Modulation of nuclear factor-kappa B activation by the endoplasmic reticulum stress sensor PERK to mediate estrogen-induced apoptosis in breast cancer cells

Stress responses are critical for estrogen (E(2))-induced apoptosis in E(2)-deprived breast cancer cells. Nuclear factor-kappa B (NF-κB) is an important therapeutic target to prevent stress responses in chronic inflammatory diseases including cancer. However, whether E(2) activates NF-κB to participate in stress-associated apoptosis in E(2)-deprived breast cancer cells is unknown. Here, we demonstrated that E(2) differentially modulates NF-κB activity according to treatment time. E(2) initially has significant potential to suppress NF-κB activation; it completely blocks tumor necrosis factor alpha (TNFα)-induced activation of NF-κB. We found that E(2) preferentially and constantly enhances the expression of the adipogenic transcription factor CCAAT/enhancer binding protein beta (C/EBPβ), which is responsible for the suppression of NF-κB activation by E(2) in MCF-7:5C cells. Interestingly, NF-κB p65 DNA-binding activity is increased when E(2) is administered for 48 h, leading to the induction of TNFα and associated apoptosis. Blocking the nuclear translocation of NF-κB can completely prevent the induction of TNFα and apoptosis induced by E(2). Further examination revealed that protein kinase RNA-like endoplasmic reticulum kinase (PERK), a stress sensor of unfolded protein response (UPR), plays an essential role in the late activation of NF-κB by E(2). This modulation between PERK and NF-κB is mainly mediated by a stress responsive transcription factor, transducer and activator of transcription 3 (STAT3), independently of the classic canonical IκBα signaling pathway.
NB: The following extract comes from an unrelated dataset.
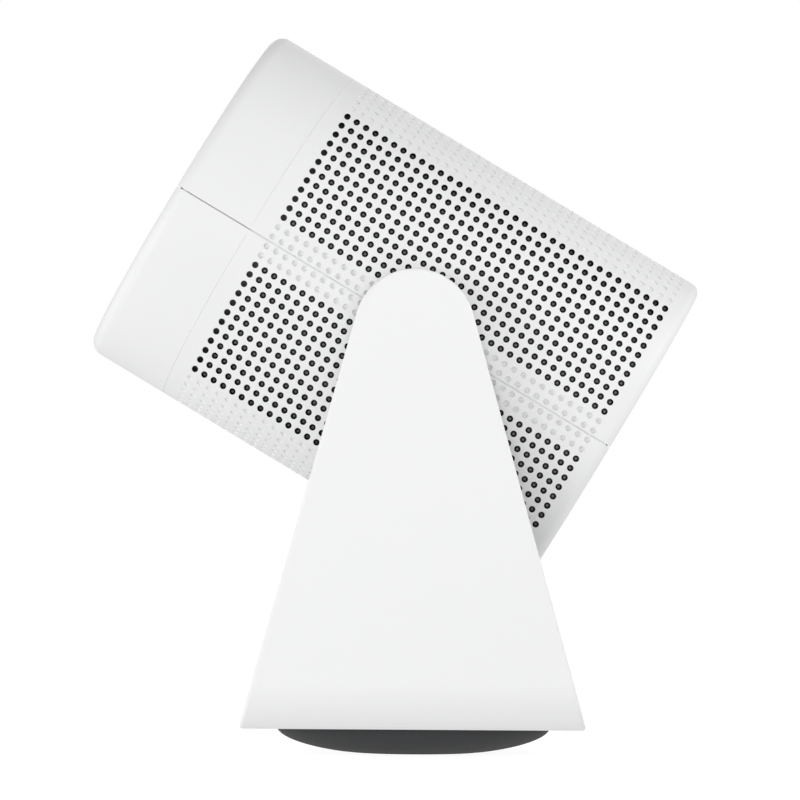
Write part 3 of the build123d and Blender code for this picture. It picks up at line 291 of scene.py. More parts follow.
def wovenMesh(look):
    # fine dark netting: two sets of threads, with the gaps between them darker still
    finish = Finish("screenMesh")
    place = finish.drumPlace()
    along, across = [
        finish.waves(place, {"bands_direction": way, "wave_profile": "SIN"}, look["span"])
        for way in ("Y", "Z")]
    weave = finish.node("ShaderNodeMath", {"operation": "MAXIMUM"}, {0: along, 1: across})
    lint = finish.noise(place, look["lint"], detail=3.0, roughness=0.6)
    # painted light: a pale pool on the netting straight behind each intake hole, where light comes
    # through; a row's middle is half a pitch up
    pitch = look["holePitch"]
    onHoles = finish.node("ShaderNodeMapping", {}, {
        "Vector": place, "Scale": (0, 1 / (pitch * mm), 1 / (pitch * mm)),
        "Location": (0, -look["firstHole"] / pitch, -0.5)})
    toHole = finish.node("ShaderNodeTexVoronoi", {"feature": "F1"},
                         {"Vector": onHoles, "Scale": 1.0, "Randomness": 0.0})
    dust = finish.clamp(1 - toHole * (pitch / look["dustRadius"]))
    netting = finish.blend(weigh(weave, lint, look["weaveShare"]), look["gap"], look["thread"])
    # painted light behind each hole, made uneven by the lint noise
    dusting = dust * (look["dustLeast"] + lint * look["dustChange"])
    colour = finish.blend(dusting, netting, look["dust"])
    return finish.close({
        "Base Color": colour, "Roughness": look["roughness"] + lint * look["sheenChange"],
        "Specular IOR Level": look["gloss"], "Normal": finish.bump(weave, look["depth"])})


def platedSteel(look):
    finish = Finish("platedSteel")
    place = finish.place()
    fine = finish.noise(place, look["grain"], detail=3.0, roughness=0.6)
    patch = finish.noise(place, look["patch"])
    colour = finish.blend(patch, look["dull"], look["bright"])
    rough = look["roughness"] + swing(fine, look["grainSheen"]) + swing(patch, look["patchSheen"])
    return finish.close({"Base Color": colour, "Metallic": 1.0, "Roughness": rough,
                         "Normal": finish.bump(fine, look["depth"])})


def laminatedSteel(look):
    # thin sheets stacked along the drum's axis
    finish = Finish("laminatedSteel")
    place = finish.drumPlace()
    sheets = finish.waves(place, {"bands_direction": "Y", "wave_profile": "SAW"},
                          look["span"], look["unevenness"])
    stain = finish.noise(place, look["stain"], detail=3.0)
    colour = finish.blend(weigh(stain, sheets, look["stainShare"]), look["dark"], look["light"])
    return finish.close({
        "Base Color": colour, "Metallic": look["metal"],
        "Roughness": look["roughness"] + stain * look["sheenChange"],
        "Normal": finish.bump(sheets, look["depth"])})


def copperTurns(look):
    # turns of enamelled wire, which lie square to each tooth
    finish = Finish("copperTurns")
    place = finish.drumPlace()
    turns = finish.waves(place, {"wave_type": "RINGS", "rings_direction": "Y"},
                         look["span"], look["unevenness"])
    patch = finish.noise(place, look["patch"])
    colour = finish.blend(weigh(turns, patch, look["turnShare"]), look["shadow"], look["copper"])
    return finish.close({
        "Base Color": colour, "Metallic": look["metal"],
        "Roughness": look["roughness"] + patch * look["sheenChange"],
        "Coat Weight": look["enamel"], "Normal": finish.bump(turns, look["depth"])})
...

Thus, inhibition of PERK kinase activity completely blocks the DNA binding of both STAT3 and NF-κB, thereby preventing induction of NF-κB-dependent genes and E(2)-induced apoptosis. All of these findings suggest that PERK is a key regulator to convey stress signals from the endoplasmic reticulum to the nucleus and illustrate a crucial role for the novel PERK/STAT3/NF-κB/TNFα axis in E(2)-induced apoptosis in E(2)-deprived breast cancer cells.